— start Exercise input —
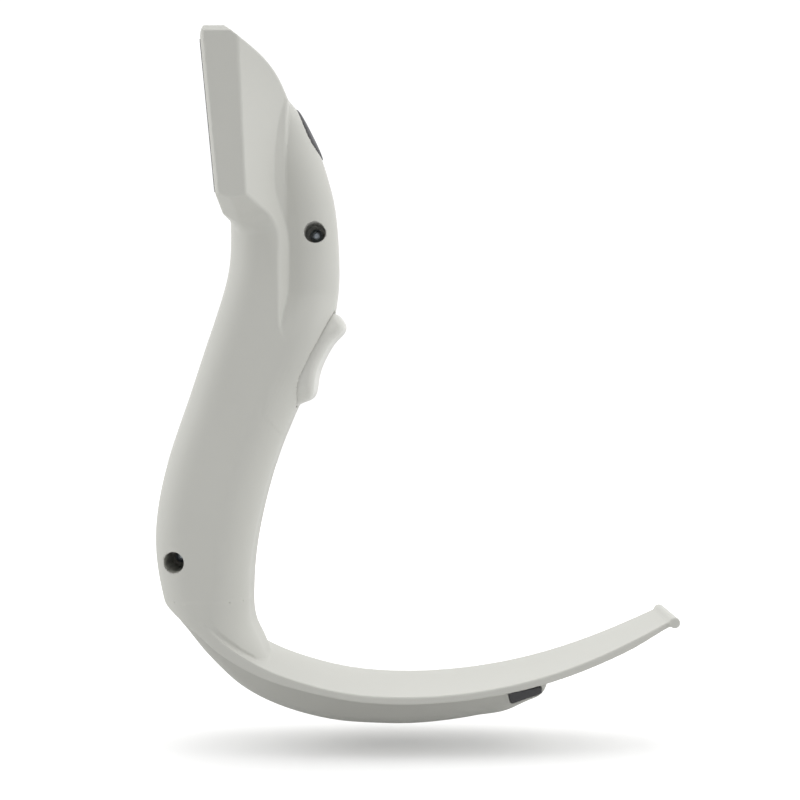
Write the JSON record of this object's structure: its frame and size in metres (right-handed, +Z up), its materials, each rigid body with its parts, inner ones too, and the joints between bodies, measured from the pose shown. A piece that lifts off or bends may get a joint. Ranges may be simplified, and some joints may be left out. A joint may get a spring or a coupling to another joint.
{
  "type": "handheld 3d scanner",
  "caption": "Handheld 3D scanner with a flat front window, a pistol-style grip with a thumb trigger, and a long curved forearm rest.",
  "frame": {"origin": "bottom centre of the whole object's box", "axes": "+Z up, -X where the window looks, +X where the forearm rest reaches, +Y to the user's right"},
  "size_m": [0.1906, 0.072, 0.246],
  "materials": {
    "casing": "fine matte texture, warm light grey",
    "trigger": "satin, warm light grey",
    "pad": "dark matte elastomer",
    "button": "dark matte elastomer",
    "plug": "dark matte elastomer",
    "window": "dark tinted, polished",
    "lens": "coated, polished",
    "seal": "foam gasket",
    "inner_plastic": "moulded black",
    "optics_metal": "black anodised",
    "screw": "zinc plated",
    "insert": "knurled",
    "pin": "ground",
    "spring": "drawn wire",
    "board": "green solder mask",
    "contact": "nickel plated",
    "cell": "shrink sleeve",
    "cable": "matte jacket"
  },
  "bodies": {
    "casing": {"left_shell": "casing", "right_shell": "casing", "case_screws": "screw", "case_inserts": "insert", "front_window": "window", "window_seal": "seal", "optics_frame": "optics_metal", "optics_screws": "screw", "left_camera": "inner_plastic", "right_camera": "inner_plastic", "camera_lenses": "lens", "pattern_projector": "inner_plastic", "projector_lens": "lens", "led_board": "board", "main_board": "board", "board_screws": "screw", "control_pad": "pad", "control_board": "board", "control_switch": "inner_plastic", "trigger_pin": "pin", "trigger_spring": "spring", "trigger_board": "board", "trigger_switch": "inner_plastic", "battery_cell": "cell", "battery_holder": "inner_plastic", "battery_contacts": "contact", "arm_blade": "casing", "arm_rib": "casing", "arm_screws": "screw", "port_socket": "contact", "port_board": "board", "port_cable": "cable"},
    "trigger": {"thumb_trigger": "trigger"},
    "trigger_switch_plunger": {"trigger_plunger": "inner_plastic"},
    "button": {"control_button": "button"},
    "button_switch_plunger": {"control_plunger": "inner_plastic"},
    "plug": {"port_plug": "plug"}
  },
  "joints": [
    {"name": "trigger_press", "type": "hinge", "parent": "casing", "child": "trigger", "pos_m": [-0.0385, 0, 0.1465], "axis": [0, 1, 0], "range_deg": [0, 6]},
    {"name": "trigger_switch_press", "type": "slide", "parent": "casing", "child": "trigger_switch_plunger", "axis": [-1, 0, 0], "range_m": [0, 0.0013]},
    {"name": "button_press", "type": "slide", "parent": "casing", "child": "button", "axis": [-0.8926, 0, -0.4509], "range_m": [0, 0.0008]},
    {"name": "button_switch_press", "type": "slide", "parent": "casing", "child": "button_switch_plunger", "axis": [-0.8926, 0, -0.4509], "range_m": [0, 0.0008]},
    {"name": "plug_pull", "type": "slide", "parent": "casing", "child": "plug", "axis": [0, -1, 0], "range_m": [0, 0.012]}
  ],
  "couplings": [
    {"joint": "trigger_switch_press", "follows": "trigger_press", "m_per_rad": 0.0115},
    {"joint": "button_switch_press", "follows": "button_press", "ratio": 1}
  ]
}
— end Exercise input —
— start Exercise input —
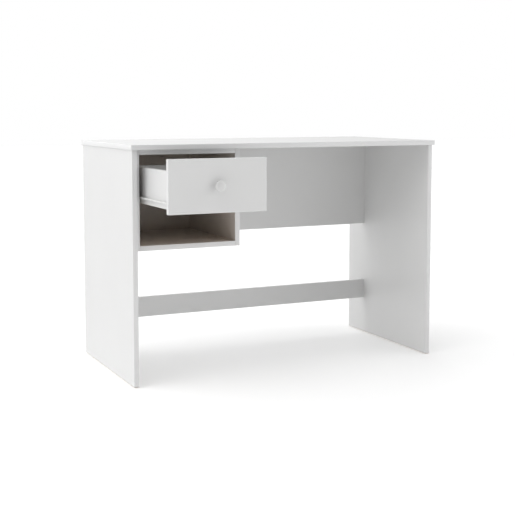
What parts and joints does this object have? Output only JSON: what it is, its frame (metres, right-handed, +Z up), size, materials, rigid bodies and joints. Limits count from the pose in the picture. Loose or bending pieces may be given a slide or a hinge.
— end Exercise input —
— start Exercise input —
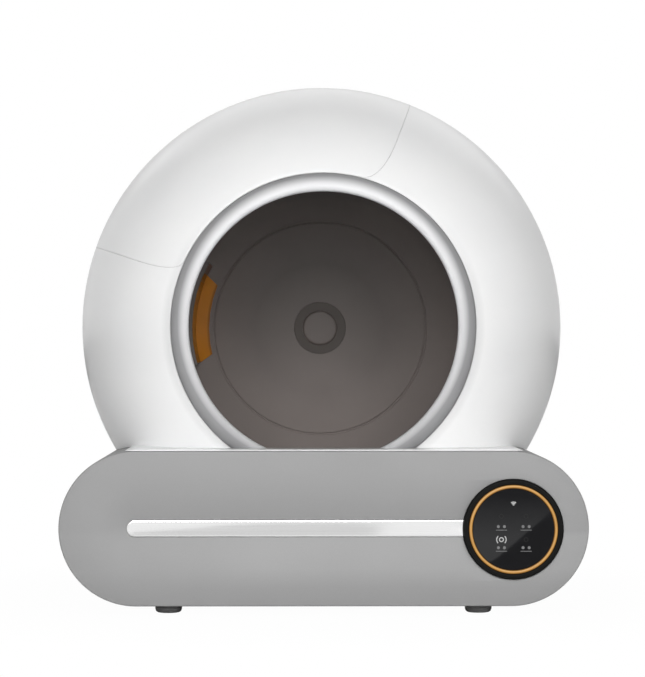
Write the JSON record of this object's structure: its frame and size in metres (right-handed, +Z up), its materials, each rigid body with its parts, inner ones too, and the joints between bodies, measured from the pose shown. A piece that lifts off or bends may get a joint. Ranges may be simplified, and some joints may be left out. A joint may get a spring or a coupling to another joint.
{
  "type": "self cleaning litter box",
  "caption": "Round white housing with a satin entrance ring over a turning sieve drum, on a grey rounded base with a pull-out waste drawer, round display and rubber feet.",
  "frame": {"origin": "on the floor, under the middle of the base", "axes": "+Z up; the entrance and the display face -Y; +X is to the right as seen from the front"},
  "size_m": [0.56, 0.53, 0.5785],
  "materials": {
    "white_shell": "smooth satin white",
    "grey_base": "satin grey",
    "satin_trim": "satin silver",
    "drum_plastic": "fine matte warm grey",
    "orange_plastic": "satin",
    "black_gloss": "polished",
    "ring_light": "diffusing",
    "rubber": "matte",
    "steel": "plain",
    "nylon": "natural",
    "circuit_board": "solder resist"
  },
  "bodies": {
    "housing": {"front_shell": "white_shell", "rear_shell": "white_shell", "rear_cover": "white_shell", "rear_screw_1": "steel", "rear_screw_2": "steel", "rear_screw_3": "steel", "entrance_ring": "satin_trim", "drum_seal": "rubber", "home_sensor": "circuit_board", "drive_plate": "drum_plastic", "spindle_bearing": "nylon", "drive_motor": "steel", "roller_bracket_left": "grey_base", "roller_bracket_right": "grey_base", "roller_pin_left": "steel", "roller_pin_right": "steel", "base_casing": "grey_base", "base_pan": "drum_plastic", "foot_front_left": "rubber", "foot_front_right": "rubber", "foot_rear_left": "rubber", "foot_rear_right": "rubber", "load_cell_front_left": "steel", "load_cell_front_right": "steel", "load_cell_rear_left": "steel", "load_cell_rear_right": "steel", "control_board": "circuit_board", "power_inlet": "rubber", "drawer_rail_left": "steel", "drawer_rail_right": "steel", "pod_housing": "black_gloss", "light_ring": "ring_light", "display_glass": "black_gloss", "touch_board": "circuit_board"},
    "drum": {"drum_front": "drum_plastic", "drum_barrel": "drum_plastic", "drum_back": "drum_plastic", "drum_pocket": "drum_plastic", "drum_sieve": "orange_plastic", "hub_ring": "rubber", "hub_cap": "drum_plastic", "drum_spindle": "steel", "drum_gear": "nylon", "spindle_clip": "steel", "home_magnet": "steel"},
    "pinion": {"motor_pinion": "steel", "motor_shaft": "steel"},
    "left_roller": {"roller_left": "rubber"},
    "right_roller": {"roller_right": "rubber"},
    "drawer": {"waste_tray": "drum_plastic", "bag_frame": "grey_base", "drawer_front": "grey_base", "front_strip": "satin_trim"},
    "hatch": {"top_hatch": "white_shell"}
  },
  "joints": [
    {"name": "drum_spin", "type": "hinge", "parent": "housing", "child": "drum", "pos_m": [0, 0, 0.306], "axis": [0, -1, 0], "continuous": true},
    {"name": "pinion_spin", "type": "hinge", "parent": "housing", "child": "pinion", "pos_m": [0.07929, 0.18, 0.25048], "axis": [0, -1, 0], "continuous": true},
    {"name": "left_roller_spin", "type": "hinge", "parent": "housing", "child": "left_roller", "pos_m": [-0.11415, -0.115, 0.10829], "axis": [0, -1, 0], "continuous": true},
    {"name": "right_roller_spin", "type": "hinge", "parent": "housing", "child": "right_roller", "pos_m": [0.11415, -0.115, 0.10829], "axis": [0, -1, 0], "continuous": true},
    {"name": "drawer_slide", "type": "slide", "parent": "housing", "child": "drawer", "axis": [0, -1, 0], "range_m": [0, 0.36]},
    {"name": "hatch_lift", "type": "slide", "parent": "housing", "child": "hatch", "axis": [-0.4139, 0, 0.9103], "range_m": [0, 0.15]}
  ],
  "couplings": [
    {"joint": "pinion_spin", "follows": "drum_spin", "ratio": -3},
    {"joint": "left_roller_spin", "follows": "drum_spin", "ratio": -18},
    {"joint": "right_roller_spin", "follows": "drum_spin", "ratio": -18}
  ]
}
— end Exercise input —
*Exercise*
Lines that hold the word "slide" are the ones to return, every one of them.

*Answer to this task*
    {"name": "trigger_switch_press", "type": "slide", "parent": "casing", "child": "trigger_switch_plunger", "axis": [-1, 0, 0], "range_m": [0, 0.0013]},
    {"name": "button_press", "type": "slide", "parent": "casing", "child": "button", "axis": [-0.8926, 0, -0.4509], "range_m": [0, 0.0008]},
    {"name": "button_switch_press", "type": "slide", "parent": "casing", "child": "button_switch_plunger", "axis": [-0.8926, 0, -0.4509], "range_m": [0, 0.0008]},
    {"name": "plug_pull", "type": "slide", "parent": "casing", "child": "plug", "axis": [0, -1, 0], "range_m": [0, 0.012]}
What parts and joints does this object have? Output only JSON: what it is, its frame (metres, right-handed, +Z up), size, materials, rigid bodies and joints. Limits count from the pose in the picture. Loose or bending pieces may be given a slide or a hinge.
    {"name": "drawer_slide", "type": "slide", "parent": "housing", "child": "drawer", "axis": [0, -1, 0], "range_m": [0, 0.36]},
    {"name": "hatch_lift", "type": "slide", "parent": "housing", "child": "hatch", "axis": [-0.4139, 0, 0.9103], "range_m": [0, 0.15]}